Market analysis
Date: Tuesday, 19th of July 2016
Highlights:
- EUR/USD : Fell sharply after failed coup attempt on Turkey
- GBP/USD : Holds onto sharp gains after BOE leaves key rate unchanged
- USD/JPY : Set for biggest weekly drop as China data boosts risk
- USD/CAD : Moves lower after BoC hold interest rates unchanged
- Gold : Falls slightly amid surging dollar, halting 6-week winning streak
- Crude Oil : Capping volatile week as U.S. oil rigs move higher
GBP/USD
Holds onto sharp gains after BOE leaves key rate unchanged
The pound briefly rose above the 1.30 level against the dollar on Monday, boosted by prospects that Theresa May will become the next U.K. prime minster much earlier than had been anticipated. On Tuesday the pound extended gains against the dollar and the yen fell further as political uncertainty in the U.K. eased and Japan prepared fresh economic stimulus measures, boosting risk appetite. Sterling found support as investors reacted to the news that Britain’s home secretary Theresa May would soon replace David Cameron as prime minister, removing some of the political uncertainty that has hit the currency in the wake of the June 23 vote to leave the European Union. Carney also refuted allegations that the central bank attempted to scare voters about the economic risks of a Brexit vote in the run-up to the referendum, describing the allegations as “extraordinary”. On Wednesday Britain's vote to leave the European Union is raising questions about sterling's place among the small, elite group of hard currencies underpinning the financial system. For Britons, the impact may feel slight or even ambiguous. Consumers of imported goods may see them become more expensive and travelers will find foreign trips more costly.
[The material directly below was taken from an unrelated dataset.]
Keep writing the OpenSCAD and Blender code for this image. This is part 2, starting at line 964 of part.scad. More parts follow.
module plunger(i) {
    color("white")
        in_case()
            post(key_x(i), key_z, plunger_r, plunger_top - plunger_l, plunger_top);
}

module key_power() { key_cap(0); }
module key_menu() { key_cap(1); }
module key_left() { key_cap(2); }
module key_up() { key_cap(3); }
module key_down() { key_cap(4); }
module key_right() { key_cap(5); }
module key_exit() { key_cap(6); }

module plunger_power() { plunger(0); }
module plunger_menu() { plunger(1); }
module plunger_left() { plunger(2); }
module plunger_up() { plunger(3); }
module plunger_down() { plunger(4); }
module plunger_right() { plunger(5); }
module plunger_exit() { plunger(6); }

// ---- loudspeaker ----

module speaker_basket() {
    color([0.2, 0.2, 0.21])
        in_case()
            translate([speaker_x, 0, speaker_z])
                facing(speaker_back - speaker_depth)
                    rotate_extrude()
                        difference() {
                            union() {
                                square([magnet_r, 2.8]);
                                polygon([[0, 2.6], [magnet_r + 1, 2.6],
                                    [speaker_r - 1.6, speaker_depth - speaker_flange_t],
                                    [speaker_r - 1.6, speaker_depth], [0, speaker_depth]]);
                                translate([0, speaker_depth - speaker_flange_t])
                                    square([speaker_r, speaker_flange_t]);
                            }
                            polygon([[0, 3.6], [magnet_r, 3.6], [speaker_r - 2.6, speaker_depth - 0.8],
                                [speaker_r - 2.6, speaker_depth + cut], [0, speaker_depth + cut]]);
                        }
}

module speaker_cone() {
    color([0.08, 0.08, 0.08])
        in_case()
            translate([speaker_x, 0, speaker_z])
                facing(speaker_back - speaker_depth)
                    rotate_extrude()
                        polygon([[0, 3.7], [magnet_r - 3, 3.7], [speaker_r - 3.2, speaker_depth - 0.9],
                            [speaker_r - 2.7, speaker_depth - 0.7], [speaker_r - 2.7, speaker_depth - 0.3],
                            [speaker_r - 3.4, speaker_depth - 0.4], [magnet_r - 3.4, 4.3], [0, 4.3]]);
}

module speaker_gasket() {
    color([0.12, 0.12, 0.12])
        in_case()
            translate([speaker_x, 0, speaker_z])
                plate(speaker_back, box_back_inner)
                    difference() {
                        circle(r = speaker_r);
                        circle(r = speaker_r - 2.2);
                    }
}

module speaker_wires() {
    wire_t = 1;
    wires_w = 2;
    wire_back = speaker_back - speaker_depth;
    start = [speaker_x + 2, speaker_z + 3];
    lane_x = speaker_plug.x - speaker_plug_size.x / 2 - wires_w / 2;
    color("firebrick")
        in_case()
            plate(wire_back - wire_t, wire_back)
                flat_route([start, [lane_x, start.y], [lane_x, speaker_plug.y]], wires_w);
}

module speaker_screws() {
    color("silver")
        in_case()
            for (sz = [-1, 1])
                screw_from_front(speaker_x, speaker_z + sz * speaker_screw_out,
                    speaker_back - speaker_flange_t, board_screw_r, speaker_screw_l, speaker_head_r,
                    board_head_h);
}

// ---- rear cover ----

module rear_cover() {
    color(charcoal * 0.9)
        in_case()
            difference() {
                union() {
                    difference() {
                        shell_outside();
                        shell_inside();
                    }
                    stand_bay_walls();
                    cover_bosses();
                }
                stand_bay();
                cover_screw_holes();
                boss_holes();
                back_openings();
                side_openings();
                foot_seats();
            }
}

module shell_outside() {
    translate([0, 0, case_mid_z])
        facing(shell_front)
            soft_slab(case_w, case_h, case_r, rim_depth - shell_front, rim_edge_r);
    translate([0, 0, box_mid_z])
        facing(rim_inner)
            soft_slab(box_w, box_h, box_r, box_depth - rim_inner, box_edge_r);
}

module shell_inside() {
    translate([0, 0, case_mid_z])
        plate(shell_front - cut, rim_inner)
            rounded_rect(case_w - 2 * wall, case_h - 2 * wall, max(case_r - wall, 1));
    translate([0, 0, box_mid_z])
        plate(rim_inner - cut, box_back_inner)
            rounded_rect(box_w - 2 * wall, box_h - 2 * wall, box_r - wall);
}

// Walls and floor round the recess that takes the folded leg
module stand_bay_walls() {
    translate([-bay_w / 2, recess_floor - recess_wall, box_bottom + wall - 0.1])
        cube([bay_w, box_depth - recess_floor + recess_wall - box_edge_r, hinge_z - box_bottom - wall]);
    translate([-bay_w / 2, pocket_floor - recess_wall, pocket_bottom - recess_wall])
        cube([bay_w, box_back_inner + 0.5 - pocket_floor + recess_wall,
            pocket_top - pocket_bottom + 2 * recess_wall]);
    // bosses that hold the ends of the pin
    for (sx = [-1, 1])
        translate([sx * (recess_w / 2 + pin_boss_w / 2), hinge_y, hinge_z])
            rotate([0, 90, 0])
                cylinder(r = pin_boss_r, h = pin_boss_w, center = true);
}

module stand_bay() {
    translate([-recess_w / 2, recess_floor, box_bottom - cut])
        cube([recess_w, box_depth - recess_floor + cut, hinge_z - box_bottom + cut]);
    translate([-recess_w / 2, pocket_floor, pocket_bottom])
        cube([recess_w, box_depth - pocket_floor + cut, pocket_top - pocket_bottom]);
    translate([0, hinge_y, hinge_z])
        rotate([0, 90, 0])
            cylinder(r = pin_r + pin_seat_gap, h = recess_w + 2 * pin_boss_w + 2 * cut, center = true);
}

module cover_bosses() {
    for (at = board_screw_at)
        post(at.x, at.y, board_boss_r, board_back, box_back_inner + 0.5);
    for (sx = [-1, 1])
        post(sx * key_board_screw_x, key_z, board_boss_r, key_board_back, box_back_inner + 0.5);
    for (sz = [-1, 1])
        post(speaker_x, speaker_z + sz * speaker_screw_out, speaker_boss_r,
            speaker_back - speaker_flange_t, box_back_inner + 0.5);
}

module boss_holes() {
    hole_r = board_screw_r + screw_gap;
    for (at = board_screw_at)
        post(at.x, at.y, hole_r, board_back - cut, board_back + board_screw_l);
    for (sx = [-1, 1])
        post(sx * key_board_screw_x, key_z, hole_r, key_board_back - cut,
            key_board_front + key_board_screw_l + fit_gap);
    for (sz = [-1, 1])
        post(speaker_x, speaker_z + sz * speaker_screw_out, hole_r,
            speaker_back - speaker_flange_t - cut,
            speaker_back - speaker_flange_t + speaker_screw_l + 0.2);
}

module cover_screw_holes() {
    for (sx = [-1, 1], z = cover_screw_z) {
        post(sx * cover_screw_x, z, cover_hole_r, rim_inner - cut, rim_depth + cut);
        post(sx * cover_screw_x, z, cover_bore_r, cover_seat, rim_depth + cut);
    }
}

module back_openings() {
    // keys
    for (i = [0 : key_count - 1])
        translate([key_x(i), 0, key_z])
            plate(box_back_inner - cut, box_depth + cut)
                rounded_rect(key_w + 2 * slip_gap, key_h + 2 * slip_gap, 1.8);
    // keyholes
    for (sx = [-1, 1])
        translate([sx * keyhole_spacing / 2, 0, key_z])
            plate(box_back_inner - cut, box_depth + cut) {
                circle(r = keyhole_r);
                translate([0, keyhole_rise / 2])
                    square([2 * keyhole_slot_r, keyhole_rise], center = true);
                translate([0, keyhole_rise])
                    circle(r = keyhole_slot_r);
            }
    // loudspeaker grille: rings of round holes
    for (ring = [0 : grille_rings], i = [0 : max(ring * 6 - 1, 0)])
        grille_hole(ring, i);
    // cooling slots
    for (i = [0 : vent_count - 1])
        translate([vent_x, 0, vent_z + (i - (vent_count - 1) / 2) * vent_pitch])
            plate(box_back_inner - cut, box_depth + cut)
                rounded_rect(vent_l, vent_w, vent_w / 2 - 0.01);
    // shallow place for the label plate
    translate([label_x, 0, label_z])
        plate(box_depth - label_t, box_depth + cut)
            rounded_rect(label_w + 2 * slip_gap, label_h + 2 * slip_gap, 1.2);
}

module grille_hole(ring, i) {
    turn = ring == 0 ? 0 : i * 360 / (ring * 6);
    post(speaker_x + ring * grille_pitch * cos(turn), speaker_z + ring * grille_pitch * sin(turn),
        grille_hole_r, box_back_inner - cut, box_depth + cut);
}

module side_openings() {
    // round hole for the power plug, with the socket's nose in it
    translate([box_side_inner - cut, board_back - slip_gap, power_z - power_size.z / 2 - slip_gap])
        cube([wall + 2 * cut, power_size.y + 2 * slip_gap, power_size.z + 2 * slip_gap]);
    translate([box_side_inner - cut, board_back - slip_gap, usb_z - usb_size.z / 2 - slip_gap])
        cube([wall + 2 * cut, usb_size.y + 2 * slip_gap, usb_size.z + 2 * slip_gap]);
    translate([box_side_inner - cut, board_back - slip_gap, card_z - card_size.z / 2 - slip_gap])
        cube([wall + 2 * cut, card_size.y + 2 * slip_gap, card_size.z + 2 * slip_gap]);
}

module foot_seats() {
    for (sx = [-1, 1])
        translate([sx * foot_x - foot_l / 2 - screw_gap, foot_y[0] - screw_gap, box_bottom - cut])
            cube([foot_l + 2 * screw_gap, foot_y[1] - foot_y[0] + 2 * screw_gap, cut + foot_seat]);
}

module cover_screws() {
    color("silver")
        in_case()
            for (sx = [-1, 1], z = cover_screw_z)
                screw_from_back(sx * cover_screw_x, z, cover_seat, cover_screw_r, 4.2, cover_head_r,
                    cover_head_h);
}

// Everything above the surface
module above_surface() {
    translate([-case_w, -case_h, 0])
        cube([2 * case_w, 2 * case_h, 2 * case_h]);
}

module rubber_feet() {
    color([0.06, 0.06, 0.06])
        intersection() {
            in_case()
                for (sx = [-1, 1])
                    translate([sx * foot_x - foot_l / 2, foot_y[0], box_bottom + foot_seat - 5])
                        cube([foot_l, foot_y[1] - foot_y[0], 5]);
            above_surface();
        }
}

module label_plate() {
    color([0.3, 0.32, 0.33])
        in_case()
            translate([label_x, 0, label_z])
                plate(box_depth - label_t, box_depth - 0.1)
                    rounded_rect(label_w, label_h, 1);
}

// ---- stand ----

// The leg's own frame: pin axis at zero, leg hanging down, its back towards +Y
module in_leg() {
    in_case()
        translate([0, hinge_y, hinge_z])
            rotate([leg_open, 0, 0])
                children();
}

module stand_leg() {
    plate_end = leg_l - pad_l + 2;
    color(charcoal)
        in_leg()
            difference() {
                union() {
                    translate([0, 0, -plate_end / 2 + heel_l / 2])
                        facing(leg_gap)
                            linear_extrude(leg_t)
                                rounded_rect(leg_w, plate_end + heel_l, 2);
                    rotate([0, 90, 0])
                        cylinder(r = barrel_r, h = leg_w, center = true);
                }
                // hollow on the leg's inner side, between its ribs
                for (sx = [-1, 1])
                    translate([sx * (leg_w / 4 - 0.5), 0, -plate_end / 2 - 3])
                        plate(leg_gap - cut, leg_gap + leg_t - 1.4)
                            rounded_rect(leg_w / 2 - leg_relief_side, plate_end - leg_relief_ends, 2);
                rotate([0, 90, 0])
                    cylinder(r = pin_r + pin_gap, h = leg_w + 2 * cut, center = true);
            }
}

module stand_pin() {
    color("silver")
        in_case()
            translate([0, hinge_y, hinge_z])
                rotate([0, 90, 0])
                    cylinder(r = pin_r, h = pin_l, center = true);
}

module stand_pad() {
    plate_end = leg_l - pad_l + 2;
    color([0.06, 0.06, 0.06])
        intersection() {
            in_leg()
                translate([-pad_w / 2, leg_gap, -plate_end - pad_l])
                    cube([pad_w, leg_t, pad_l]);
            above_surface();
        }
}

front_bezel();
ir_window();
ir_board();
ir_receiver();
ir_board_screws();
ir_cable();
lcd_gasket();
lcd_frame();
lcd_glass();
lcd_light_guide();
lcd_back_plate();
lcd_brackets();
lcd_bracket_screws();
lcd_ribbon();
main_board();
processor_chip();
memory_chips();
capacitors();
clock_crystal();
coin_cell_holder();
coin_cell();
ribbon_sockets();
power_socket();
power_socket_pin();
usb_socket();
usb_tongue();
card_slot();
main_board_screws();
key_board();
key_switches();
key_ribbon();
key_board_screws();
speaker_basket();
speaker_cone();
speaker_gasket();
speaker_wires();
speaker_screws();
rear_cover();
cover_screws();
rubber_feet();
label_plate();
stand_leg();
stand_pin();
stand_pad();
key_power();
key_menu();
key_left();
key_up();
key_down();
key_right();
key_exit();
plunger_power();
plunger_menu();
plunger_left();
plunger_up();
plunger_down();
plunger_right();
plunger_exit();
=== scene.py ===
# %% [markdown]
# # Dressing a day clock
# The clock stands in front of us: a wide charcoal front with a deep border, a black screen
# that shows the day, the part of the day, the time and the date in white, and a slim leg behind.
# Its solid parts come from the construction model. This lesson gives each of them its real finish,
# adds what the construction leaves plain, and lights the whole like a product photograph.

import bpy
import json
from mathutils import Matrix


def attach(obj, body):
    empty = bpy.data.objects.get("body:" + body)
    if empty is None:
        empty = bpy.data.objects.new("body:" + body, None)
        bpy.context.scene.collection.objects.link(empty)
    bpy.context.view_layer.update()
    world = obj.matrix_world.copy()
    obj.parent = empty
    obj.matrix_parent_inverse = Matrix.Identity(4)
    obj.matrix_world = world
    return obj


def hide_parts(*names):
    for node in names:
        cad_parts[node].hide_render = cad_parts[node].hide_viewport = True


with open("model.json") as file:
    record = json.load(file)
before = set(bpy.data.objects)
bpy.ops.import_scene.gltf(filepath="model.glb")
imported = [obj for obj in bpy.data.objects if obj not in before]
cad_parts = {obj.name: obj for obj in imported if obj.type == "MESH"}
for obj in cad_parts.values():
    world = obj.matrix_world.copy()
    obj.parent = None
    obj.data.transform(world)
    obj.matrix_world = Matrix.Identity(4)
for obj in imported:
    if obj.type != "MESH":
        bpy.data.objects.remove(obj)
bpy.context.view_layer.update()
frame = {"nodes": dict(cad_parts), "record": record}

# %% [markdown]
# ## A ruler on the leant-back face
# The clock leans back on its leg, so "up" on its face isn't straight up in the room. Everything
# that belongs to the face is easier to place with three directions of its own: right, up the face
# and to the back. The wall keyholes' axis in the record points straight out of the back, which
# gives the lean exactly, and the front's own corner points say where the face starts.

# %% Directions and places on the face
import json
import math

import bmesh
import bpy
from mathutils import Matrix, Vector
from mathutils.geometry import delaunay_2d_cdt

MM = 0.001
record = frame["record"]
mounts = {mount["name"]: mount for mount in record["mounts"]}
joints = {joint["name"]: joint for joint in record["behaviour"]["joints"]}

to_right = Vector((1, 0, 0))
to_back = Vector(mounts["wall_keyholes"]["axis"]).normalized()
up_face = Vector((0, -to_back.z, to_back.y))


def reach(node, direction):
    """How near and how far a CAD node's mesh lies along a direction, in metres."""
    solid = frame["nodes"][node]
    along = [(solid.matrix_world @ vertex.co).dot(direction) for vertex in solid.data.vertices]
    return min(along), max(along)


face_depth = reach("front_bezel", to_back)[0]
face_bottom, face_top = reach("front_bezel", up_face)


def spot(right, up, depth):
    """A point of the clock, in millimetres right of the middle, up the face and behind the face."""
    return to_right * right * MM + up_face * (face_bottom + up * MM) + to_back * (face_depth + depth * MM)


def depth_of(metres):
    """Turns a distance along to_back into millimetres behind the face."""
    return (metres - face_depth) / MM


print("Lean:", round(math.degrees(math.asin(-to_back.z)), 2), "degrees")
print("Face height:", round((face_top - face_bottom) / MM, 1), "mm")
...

Exporters, on the other hand, may find their products more competitive abroad and any overseas earnings get a boost. The pound rose considerably on Thursday, holding onto sharp gains from earlier in the session, after the Bank of England triggered a rally in the Pound by unexpectedly leaving its benchmark interest rate steady at a closely-watched meeting. In the U.K., the Bank of England jolted markets by holding their key interest rate steady at 0.5% and leaving its comprehensive Quantitative Easing program unchanged on Thursday afternoon. Following the 8-1 vote, Bank of England governor Mark Carney hinted that the BOE could approve fresh stimulus measures when meets again on August 4.